A partnership is a formal agreement and a form of business where two or more people share ownership, responsibility, management, income and losses of the company. Under this, two or more people combine their resources and agree to share risks and profits. There are several tax benefits for the same as well. There are many advantages and disadvantages of a partnership, a good partnership can lead to more profits and better business ideas for growth and expansion where as a bad partnership can lead to heavy debts, losses and bankruptcy. Sometimes when a partner leaves, you will probably have to value all the partnership assets, repay them their share of investment and this can be costly. There is a heavy risk involved, the question is ‘how have you planned for this financially’?
It takes a lot of work to build a successful company. Maintaining its success is much more difficult, and dealing with the loss of a partner can be the most difficult circumstance of all, particularly if the partner dies. When that happens, your deceased partner’s share in the business usually passes to his/her spouse, either by terms of a will or simply by default as the primary heir.
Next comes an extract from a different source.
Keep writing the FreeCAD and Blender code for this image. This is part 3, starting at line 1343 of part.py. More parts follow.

This transition can pose a serious issue for your business if you haven’t prepared for it.
If this occurs, one option is for the spouse or an adult kid to step up and resume the former partner’s ownership interest in your business. All that is left to do is officially welcome your new team member and start getting to know one another. The second alternative is to buy out the portion of the deceased partners and take full ownership.
Buying out your dead partner’s share can also be a thorny proposition, because it raises two rather difficult questions: How do you accurately value your company, and where will the money come from?
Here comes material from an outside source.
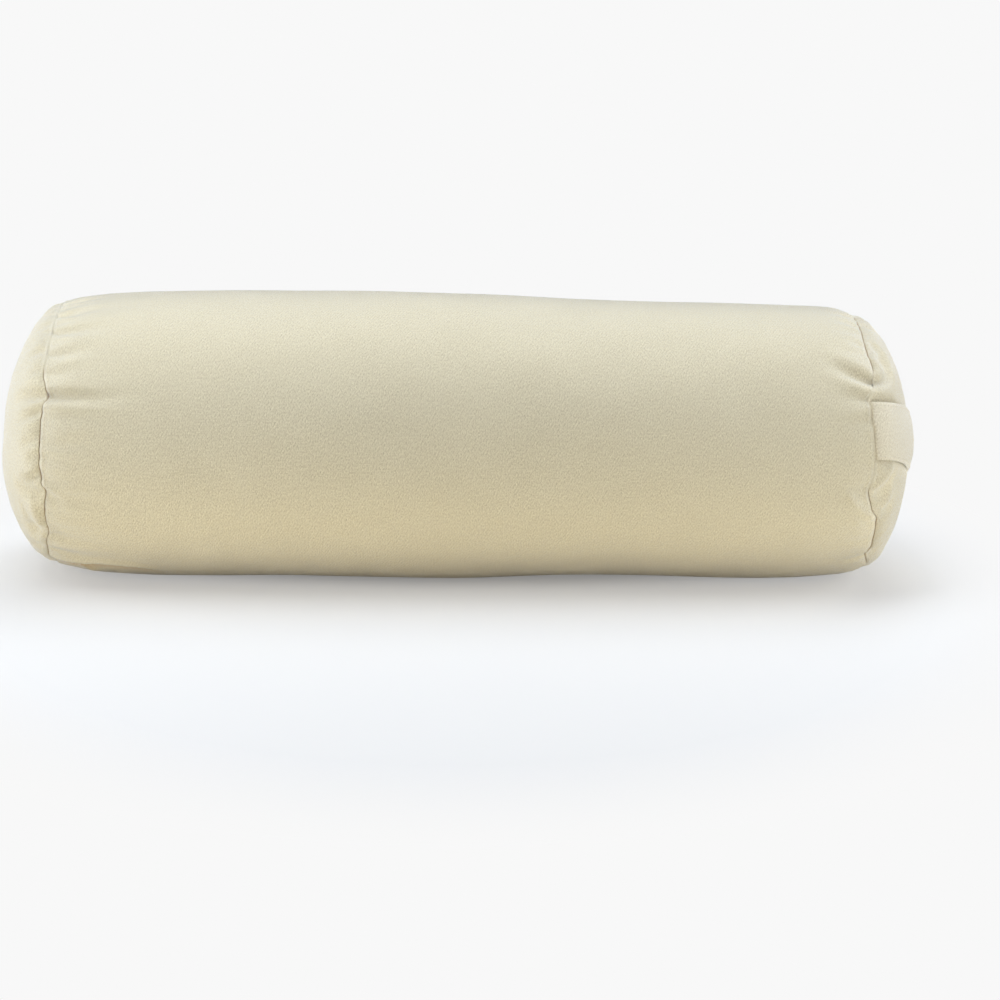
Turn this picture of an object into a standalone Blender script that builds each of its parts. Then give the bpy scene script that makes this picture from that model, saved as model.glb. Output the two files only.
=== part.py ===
# Round yoga bolster: a zipped twill cover with a domed panel at each end and a wide
# carry handle, over a sewn liner that holds a firm core wrapped in batting.
# Metres, +Z up. +X runs along the bolster to its handle end, and the floor is z = 0.

import math

import bmesh
import bpy
from mathutils import Matrix, Vector

# Cover tube, from end seam to end seam
TUBE_LENGTH = 0.655
CROWN_RADIUS_LEFT = 0.1183
CROWN_RADIUS_RIGHT = 0.1129
SEAM_RADIUS = 0.1055
SHOULDER_LENGTH_LEFT = 0.020
SHOULDER_LENGTH_RIGHT = 0.0125
FULLNESS_HEIGHT = 0.0013
FULLNESS_AT = -0.090
FULLNESS_SPREAD = 0.130
FLOOR_SAG = 0.0042

# Domed ends
DOME_DEPTH_LEFT = 0.0432
DOME_DEPTH_RIGHT = 0.0425
DOME_ROUNDNESS = 1.85
DOME_FLAT_BACK = 0.0052
DOME_LEAN_REACH = 0.068
LEAN_LEFT = math.radians(2.0)
LEAN_RIGHT = math.radians(1.0)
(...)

While determining an appropriate valuation for publicly traded companies is often straightforward, doing so for small, privately held businesses is more challenging, and even after you have a figure, it may be challenging to raise the necessary capital. You might have to borrow, but that means the business will have to pay to service the loan. especially when the legitimate heirs of the deceased partner may request a share from the surviving partner. The question then becomes how the business or remaining partners can make arrangements to buy the stake from the partner’s legal heirs.
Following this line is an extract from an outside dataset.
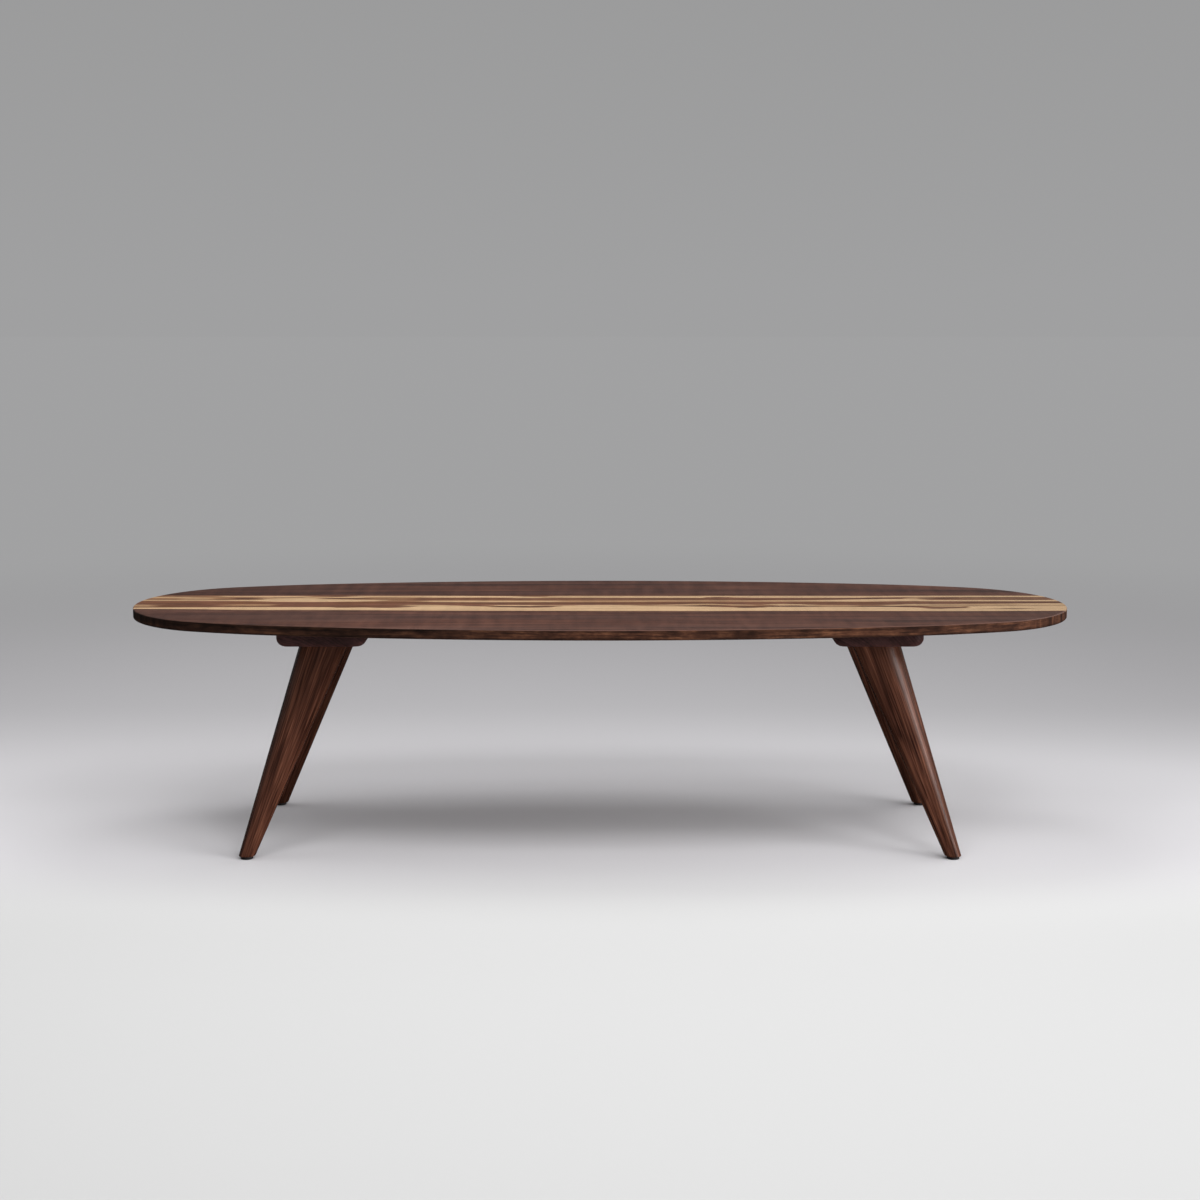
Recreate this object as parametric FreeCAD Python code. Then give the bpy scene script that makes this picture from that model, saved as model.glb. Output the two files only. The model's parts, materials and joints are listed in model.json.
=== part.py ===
import FreeCAD, Part
import math
import os

V = FreeCAD.Vector

# Low oval coffee table in solid walnut, millimetres.
# Origin on the floor plane under the middle of the top, +Z up, +X along the
# length, -Y towards the front long side.

# ---------------------------------------------------------------- dimensions
TOP_LENGTH = 1600.0
TOP_WIDTH = 555.0
TABLE_HEIGHT = 402.0
TOP_THICK = 17.0
TOP_ARRIS = 2.0            # rounding of the upper and lower edge of the top

# The oval is drawn with three tangent arcs per quarter.
SIDE_R = 2950.0
SHOULDER_R = 1000.0
END_R = 205.0

BOARD_JOINT_Y = 92.5       # glue lines, three boards of equal width
EDGE_DOWEL_D = 6.0
EDGE_DOWEL_L = 40.0
EDGE_DOWEL_X = (-700.0, -500.0, -300.0, -100.0, 100.0, 300.0, 500.0, 700.0)
GLUE_GAP = 0.05            # radial clearance round a glued dowel

BATTEN_X_IN = 383.5        # batten's inner long side
BATTEN_X_OUT = 531.5       # batten's outer long side
BATTEN_HALF_LEN = 190.5
BATTEN_THICK = 27.0
BATTEN_CORNER_R = 20.0     # corners seen from above
BATTEN_EDGE_R = 13.5       # rounding of the lower edge all round

LEG_TOP_X = 461.0          # leg axis where it meets the batten
LEG_TOP_Y = 95.0
LEG_FOOT_X = 590.0         # leg axis at floor level
LEG_FOOT_Y = 180.0
LEG_TOP_R = 39.0           # square to the leg's own axis
LEG_FOOT_R = 12.5
FOOT_EASE = 0.8

GLIDE_D = 21.0
GLIDE_H = 5.0
GLIDE_CHAMFER = 0.8
GLIDE_RECESS_D = 8.0
GLIDE_RECESS_H = 2.5
NAIL_D = 2.2
NAIL_HEAD_D = 6.4
NAIL_HEAD_H = 1.0
NAIL_L = 17.0
NAIL_POINT = 3.5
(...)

A better option would be planning for such a circumstance in advance. The partners in the company can sit down and discuss about this along with their financial consultant and legal team if needed. You’ll pay a small fee, but you’ll also spare yourself a lot of money and heartache. It is wise to invest in a “key-persons” coverage plan that will give money to keep the firm running and buy out a surviving spouse’s share in the case of death or disability. There are several investment alternatives that will cover the expense of such scenarios. The goal is to purchase the dead partner’s stake without negatively affecting the company’s financial situation.
In the worst-case scenario, if everything goes wrong for the company, your deceased partner didn’t leave an heir who could take over, you couldn’t find a new partner to join the business, and you had no way to acquire money to buy out the estate’s stake. If that occurs, you might be left with little choice than to shut down the company and liquidate its assets, or to completely sell it off. Because the company is normally worth more than its desks, computers, vehicles, equipment, and machinery, this is usually the absolute last option.
That would be a nightmare for any entrepreneur, given the emotional and financial costs of starting a business. The likelihood of this danger is the best justification for addressing your requirement for a partnership succession plan right now to protect each partner and the business as a whole.